WORK INSTRUCTIONS: Repeat exactly what appears from the opening line of the listing to the line with "depsgraph = bpy.context.evaluated_depsgraph_get()", inclusive.

### RECORD SET ###

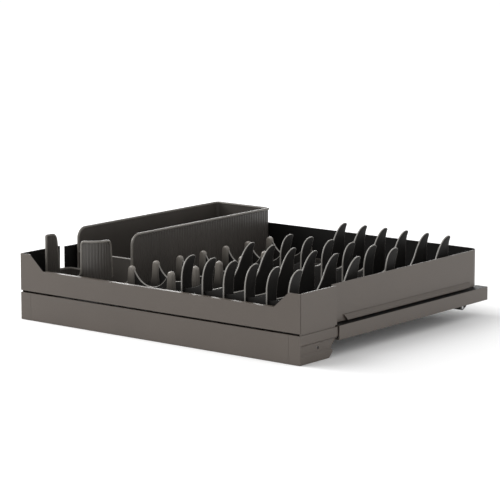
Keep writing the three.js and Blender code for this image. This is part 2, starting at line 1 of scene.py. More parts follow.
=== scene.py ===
"""Looks of a pull-out dish drying rack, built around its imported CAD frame.

Shapes are worked out in millimetres, in the frame's axes: X to the right, Y to the back, Z up.
They become metres when a mesh is made.
"""

import json
import math

import bmesh
import bpy
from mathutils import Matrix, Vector


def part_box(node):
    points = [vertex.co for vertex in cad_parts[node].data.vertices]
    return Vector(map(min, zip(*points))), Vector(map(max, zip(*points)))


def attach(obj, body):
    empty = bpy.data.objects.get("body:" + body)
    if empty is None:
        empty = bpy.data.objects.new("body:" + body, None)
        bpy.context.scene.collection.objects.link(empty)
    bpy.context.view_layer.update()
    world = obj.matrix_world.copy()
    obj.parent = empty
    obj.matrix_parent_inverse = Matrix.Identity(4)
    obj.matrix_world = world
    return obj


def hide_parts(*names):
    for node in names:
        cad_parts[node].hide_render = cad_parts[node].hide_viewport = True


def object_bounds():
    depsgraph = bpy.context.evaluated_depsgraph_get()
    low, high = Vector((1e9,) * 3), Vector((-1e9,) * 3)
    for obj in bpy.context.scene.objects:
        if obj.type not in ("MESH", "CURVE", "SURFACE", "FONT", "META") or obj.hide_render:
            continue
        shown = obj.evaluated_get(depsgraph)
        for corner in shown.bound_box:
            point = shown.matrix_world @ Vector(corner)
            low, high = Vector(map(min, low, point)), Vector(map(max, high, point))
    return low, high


MM = 0.001

# ---- camera ----
CAMERA_AZIMUTH = 38.495
CAMERA_ELEVATION = 9.819
CAMERA_DISTANCE = 3.868
CAMERA_LENS = 173.6
CAMERA_TARGET = Vector((-0.0107, 0.0005, 0.1068))

# ---- inserts, in millimetres from each insert's own lowest corner ----
BASE_THICK = 2.5
BASE_CORNER = 10
BASE_EDGE = 0.8
FOOT_CHAMFER = 0.8

BEAD_PROUD = 0.7  # how far a fluted wall is set back under its rim bead
WALL_SAVED = 0.4  # how much thinner a fluted wall is than the CAD wall
WALL_LEAN = 0.4  # keeps the two ends of an upright edge at different stations
FLUTE_STEPS = 6

BOX_WALL = 2.0
BOX_LIP = 1.6  # how far the CAD rim stands out from the wall
BOX_CORNER = 8.0
BOX_LOW = 9.7
BOX_CROSS = 45.7
BOX_TALL_FRONT = 107.0
BOX_BEAD = 2.1
BOX_FLUTE = 6.5
BOX_FLUTE_DEPTH = 0.7

CADDY_RADIUS = 29.5
CADDY_SADDLE = 22.0
CADDY_WALL = 1.8
CADDY_BEAD = 2.0
CADDY_FLUTE = 5.2
CADDY_FLUTE_DEPTH = 1.0
CADDY_INSIDE_DEPTH = 0.5
CADDY_CORNER = 8.0
CADDY_TAB = (6.0, 36.0)  # front and rear foot of the left tab
CADDY_CURVE_REAR = 46.0  # rear foot of the tall curved wall

CRADLE_COUNT = 7
CRADLE_PITCH = 58.6
CRADLE_FIRST = 56.0
CRADLE_LOW = 18.0
CRADLE_SHOULDER = 2.7  # how far the U ends below the horn tips
CRADLE_HALF = (1.9, 1.2)  # half thickness at the foot and at the top
CRADLE_EDGE = 0.9
HORN_X = (40.0, 121.0)
HORN_WIDTH = 12.5
HORN_HALF = (4.8, 3.9)
HORN_EDGE = 3.3

FIN_COUNT = 6
FIN_PITCH = 41.0
FIN_FIRST = 21.0
FIN_FRONT = 9.0
FIN_DIP = 21.0
FIN_BACK = 171.0
FIN_HALF = (1.6, 1.05)
FIN_EDGE = 0.95
WEB_MIDDLE = FIN_FRONT + 5.25
WEB_HALF = 1.25
WEB_EDGE = 0.7

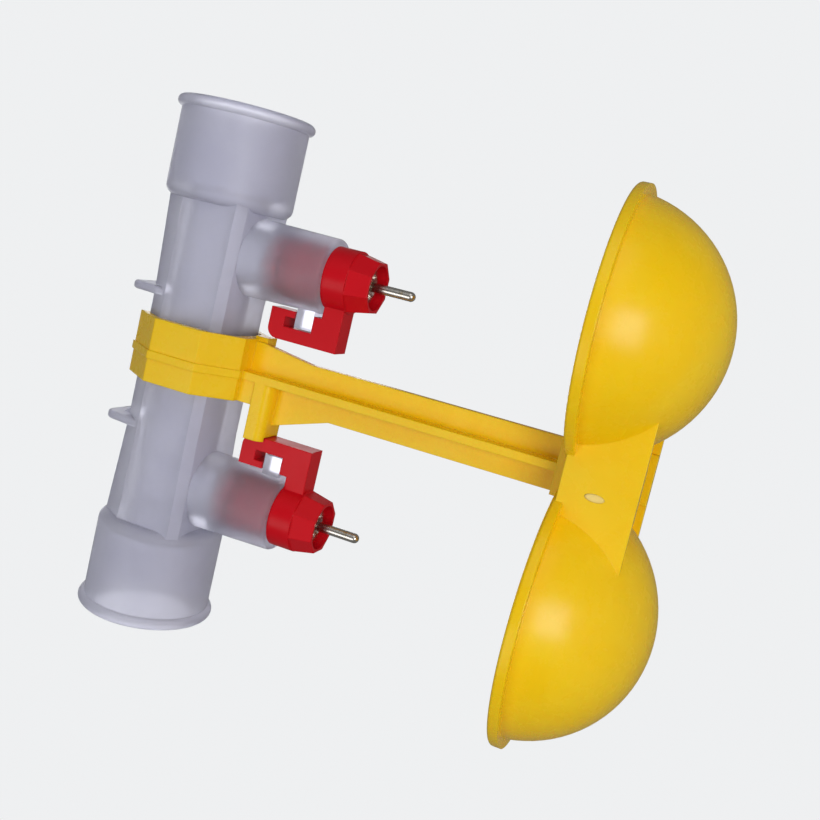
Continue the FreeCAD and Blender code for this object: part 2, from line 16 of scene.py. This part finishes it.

###

PROBLEM SOLUTION:
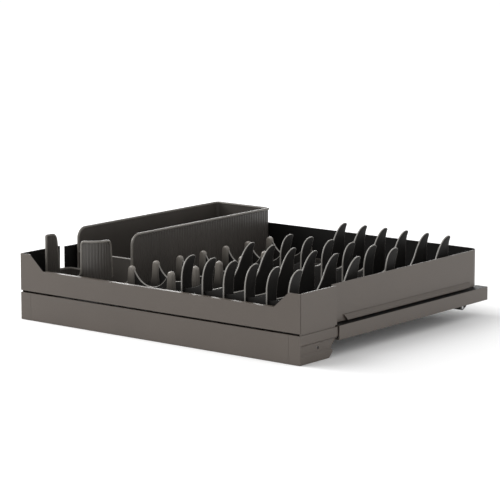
Keep writing the three.js and Blender code for this image. This is part 2, starting at line 1 of scene.py. More parts follow.
=== scene.py ===
"""Looks of a pull-out dish drying rack, built around its imported CAD frame.

Shapes are worked out in millimetres, in the frame's axes: X to the right, Y to the back, Z up.
They become metres when a mesh is made.
"""

import json
import math

import bmesh
import bpy
from mathutils import Matrix, Vector


def part_box(node):
    points = [vertex.co for vertex in cad_parts[node].data.vertices]
    return Vector(map(min, zip(*points))), Vector(map(max, zip(*points)))


def attach(obj, body):
    empty = bpy.data.objects.get("body:" + body)
    if empty is None:
        empty = bpy.data.objects.new("body:" + body, None)
        bpy.context.scene.collection.objects.link(empty)
    bpy.context.view_layer.update()
    world = obj.matrix_world.copy()
    obj.parent = empty
    obj.matrix_parent_inverse = Matrix.Identity(4)
    obj.matrix_world = world
    return obj


def hide_parts(*names):
    for node in names:
        cad_parts[node].hide_render = cad_parts[node].hide_viewport = True


def object_bounds():
    depsgraph = bpy.context.evaluated_depsgraph_get()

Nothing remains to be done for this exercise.